Third, although he openly lambasted his own government, de Margerie showed no fear of repercussions against his business. Considering the Western sanctions against Russia a blunder, he also stated that Europe has a habit of taking the business community hostage to its foreign policies. During his last appearance in Moscow on October 20, he expressed his beliefs that “political issues require political solutions” and that “when sanctions are used as a last resort, it is an equivalent of a diplomatic fiasco.”

He was not afraid to express his opinions to politicians and diplomats. Nor was he apprehensive about Total being subject to multiple audits and inquiries from regulatory and supervisory agencies.

Let us ask ourselves the following question: What would a large Russian industrial company face if its president were to criticize Russia’s policy in Ukraine, its sanctions against Ukrainian products, or its limited gas supply? Undoubtedly, such a company’s stock would instantly tumble and its risks drastically rise, because it would be facing unpredictable but inevitable political consequences.

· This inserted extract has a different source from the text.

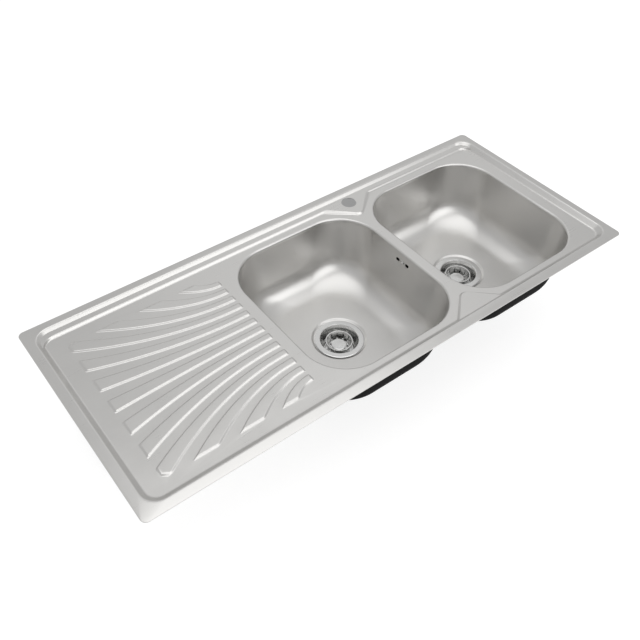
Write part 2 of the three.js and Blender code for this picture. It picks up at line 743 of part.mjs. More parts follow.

Large businesses in Russia are coerced into operating within the strict boundaries of the political establishment. Russian entrepreneurs are aware of the fact that their property rights are not guaranteed by law, while their vulnerability is quite high. In such a hostile environment, Russian businesses are unable to produce talented managers such as de Margerie and successful ventures such as Total. The death of de Margerie is a double loss for Russia, since it meant that Russia lost not only a supporter but also a fine blueprint for business development in a civilized and business-friendly country.